第5回はこちら。
渋い一週間でした。ぎっくり腰はなかなか回復せず、身内の不幸もあり(腰の痛みに気づかれないように玄関口から棺を出す苦労はなかなか)、ああそれで思い出したのは森田芳光の「家族ゲーム」で、あの戸川純が
「このマンションに棺をどう入れればいいんでしょう」
と困惑していたシーン。日常への畏れをこれほどソリッドに描いて見せたシーンはなかったと思う。
っていうかわたしは物理的に腰が痛かったです。
そして、妻の母の死に落ち込んでいた。わたしと妻が初めて夫婦げんかをしたときに
「あ、それはいいことだね」
わたしの息子が不登校になったときも
「いいじゃないか学校行かなくても」
他にも度量の大きさを常に示した人だった。ううう。
あ、大河でしたね。今回は「偽板」という、つまりは海賊版をめぐるお話。大河の主人公が、一種の卑怯なふるまいをして悩む。そしてそれをあの鬼平が慰めるという、この時代ならではの展開。

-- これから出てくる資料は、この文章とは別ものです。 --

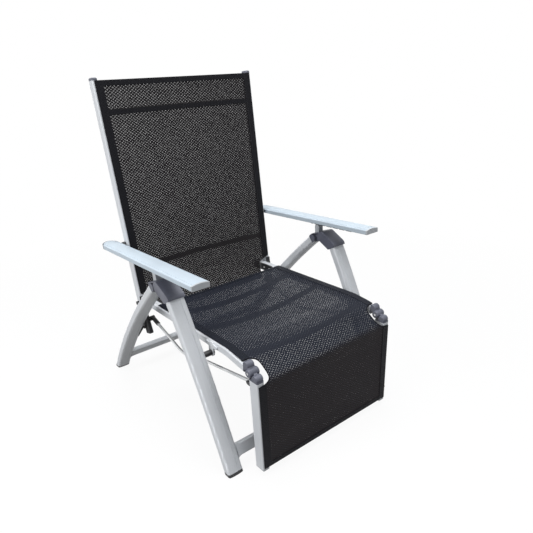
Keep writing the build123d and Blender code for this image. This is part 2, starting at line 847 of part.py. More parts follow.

版元たちのギルドにどう蔦重が入り込むか。わたしはよくわからないんだけど、現代ではそういうことはもうないんですか。新潮社の佐藤家や講談社の野間家が角川春樹をいじめたってことはないんですか(笑)。
わたしの知己に、野間家に書生に入っていた人がいて(どんな時代?)、五木寛之が大量の薔薇を野間家に届けてきたことがあったそうだ。「青春の門」の五木寛之って、そういうこともできる人だったんだ。